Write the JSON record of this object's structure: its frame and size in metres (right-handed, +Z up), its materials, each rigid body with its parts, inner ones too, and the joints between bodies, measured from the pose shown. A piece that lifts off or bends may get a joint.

* * *

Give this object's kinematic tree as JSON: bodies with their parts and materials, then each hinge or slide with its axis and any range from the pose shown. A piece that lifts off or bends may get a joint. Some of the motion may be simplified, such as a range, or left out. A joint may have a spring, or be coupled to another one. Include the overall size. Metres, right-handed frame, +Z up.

* * *

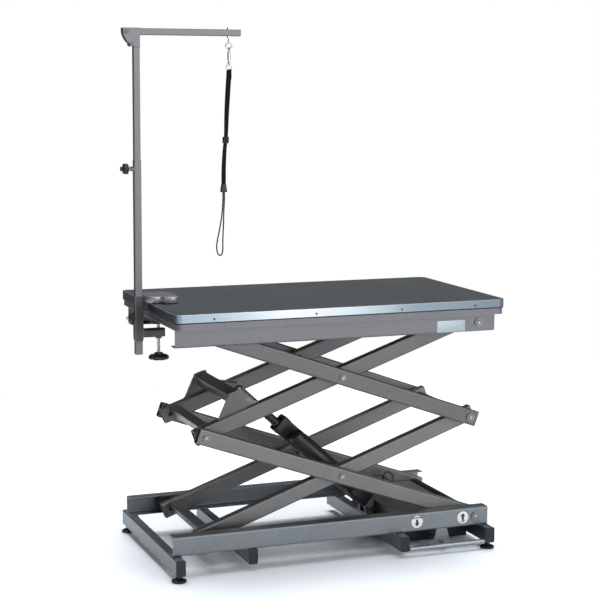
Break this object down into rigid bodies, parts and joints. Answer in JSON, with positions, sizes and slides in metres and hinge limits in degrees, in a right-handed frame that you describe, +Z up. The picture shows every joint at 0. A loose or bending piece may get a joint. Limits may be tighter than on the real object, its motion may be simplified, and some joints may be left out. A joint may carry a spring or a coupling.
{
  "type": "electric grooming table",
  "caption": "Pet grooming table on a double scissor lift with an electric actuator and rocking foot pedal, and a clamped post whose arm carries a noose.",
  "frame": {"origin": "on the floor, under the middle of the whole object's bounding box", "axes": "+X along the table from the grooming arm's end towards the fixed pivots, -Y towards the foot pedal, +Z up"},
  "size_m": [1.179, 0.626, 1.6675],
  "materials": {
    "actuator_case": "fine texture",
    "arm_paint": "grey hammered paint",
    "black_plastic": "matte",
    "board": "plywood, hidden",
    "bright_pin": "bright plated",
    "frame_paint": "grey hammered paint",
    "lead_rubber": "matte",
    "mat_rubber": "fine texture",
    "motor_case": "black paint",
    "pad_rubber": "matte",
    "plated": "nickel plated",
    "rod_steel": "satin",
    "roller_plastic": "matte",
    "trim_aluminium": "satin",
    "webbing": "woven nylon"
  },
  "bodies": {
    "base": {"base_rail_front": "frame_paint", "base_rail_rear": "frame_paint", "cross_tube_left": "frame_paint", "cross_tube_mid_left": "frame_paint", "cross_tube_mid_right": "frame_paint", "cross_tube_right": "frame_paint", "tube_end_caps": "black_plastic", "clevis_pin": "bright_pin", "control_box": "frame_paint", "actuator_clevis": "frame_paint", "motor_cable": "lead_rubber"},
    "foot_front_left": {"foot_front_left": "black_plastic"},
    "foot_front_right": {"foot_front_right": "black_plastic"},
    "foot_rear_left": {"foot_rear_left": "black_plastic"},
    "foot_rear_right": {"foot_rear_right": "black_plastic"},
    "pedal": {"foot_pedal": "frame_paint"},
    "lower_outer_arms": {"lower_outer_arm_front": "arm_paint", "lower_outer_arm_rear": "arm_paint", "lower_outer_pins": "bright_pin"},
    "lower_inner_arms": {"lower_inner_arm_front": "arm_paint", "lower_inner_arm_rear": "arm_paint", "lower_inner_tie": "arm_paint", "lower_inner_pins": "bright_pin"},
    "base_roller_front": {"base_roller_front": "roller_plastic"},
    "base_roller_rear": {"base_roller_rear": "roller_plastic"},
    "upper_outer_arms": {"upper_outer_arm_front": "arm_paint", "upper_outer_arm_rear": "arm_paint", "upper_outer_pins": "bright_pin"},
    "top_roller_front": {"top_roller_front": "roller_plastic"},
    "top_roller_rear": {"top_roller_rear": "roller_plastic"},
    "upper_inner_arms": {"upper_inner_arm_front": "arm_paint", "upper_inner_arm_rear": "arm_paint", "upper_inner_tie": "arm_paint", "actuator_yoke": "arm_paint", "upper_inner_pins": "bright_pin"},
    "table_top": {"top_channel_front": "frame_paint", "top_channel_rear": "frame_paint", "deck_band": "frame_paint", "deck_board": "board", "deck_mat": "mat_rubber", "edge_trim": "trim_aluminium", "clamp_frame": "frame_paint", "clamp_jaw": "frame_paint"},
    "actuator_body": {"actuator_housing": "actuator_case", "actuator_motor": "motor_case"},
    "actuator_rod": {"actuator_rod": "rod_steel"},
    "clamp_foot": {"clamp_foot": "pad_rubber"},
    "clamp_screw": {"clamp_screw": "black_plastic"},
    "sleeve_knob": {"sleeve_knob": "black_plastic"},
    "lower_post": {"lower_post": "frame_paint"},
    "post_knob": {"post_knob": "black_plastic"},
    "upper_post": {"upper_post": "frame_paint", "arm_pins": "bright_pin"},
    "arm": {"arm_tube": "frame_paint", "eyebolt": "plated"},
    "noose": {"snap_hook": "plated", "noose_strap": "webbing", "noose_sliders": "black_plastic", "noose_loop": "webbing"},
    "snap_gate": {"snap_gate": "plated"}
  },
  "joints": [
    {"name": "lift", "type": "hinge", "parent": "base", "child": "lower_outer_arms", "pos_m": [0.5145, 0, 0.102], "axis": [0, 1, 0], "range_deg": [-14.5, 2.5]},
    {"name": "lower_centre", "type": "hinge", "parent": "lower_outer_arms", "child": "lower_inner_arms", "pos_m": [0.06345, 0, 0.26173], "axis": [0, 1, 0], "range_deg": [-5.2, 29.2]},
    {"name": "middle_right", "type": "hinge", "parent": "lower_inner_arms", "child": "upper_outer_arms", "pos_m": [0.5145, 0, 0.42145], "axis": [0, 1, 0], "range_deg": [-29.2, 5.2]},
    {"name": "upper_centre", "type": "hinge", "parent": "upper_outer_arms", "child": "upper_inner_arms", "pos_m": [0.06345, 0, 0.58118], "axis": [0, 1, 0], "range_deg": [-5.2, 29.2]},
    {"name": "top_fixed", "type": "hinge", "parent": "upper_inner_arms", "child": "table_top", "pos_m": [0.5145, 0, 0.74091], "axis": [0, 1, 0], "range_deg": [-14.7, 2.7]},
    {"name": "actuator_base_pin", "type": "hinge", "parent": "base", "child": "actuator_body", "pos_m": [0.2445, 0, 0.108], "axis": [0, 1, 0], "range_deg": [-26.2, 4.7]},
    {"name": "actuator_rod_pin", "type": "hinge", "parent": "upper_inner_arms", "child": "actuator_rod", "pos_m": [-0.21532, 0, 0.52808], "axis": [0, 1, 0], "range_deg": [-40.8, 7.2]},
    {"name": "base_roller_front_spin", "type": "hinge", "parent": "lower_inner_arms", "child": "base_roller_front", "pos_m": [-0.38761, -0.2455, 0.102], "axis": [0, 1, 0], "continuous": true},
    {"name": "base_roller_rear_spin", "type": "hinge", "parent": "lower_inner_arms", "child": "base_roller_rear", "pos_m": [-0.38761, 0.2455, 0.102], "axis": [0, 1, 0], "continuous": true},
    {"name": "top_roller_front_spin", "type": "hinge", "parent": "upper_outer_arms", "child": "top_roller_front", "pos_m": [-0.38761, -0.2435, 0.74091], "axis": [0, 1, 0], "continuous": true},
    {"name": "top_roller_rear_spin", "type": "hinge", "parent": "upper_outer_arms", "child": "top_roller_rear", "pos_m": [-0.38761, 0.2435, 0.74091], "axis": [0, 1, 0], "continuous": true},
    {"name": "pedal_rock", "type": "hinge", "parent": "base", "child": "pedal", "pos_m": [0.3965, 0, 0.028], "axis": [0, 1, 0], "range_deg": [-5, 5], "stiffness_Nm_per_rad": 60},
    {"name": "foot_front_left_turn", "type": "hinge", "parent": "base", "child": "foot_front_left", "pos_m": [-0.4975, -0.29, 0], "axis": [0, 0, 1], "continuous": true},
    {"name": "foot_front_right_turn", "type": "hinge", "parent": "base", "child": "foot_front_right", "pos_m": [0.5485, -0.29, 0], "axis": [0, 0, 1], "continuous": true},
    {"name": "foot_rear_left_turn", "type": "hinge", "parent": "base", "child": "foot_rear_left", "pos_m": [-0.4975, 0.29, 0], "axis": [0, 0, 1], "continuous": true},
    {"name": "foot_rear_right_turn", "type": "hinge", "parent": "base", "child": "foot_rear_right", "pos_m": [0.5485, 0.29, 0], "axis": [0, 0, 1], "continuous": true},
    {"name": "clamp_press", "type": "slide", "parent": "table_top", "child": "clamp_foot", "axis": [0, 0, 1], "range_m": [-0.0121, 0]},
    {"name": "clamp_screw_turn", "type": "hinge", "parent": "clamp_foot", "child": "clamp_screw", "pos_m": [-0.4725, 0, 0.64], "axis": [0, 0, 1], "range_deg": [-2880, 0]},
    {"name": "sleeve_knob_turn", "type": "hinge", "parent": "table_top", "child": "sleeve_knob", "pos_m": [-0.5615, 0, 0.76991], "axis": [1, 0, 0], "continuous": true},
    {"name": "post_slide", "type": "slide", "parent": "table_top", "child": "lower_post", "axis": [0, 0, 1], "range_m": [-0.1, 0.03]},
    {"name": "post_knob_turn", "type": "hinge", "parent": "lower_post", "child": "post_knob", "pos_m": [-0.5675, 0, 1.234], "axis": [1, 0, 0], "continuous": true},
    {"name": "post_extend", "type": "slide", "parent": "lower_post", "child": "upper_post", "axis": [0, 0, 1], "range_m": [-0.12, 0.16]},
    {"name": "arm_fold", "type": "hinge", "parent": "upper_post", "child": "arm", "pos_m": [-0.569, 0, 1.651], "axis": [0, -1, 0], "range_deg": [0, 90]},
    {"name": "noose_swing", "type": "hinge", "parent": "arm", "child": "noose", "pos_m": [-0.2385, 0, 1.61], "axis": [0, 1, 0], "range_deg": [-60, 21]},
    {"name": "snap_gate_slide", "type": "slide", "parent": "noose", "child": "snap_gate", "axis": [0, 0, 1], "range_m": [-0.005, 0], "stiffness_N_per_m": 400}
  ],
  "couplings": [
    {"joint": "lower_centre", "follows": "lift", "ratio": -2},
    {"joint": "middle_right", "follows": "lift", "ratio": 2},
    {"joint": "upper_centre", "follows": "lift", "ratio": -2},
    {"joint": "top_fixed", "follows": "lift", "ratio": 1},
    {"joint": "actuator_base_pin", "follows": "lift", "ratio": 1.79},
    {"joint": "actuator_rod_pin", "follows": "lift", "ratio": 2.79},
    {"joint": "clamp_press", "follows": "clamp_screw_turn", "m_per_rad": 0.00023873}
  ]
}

* * *

- DIRECTION: Where a line contains the string "rigid", extract that line.

- ANSWER FOR THIS EXERCISE:
Write the JSON record of this object's structure: its frame and size in metres (right-handed, +Z up), its materials, each rigid body with its parts, inner ones too, and the joints between bodies, measured from the pose shown. A piece that lifts off or bends may get a joint.
Break this object down into rigid bodies, parts and joints. Answer in JSON, with positions, sizes and slides in metres and hinge limits in degrees, in a right-handed frame that you describe, +Z up. The picture shows every joint at 0. A loose or bending piece may get a joint. Limits may be tighter than on the real object, its motion may be simplified, and some joints may be left out. A joint may carry a spring or a coupling.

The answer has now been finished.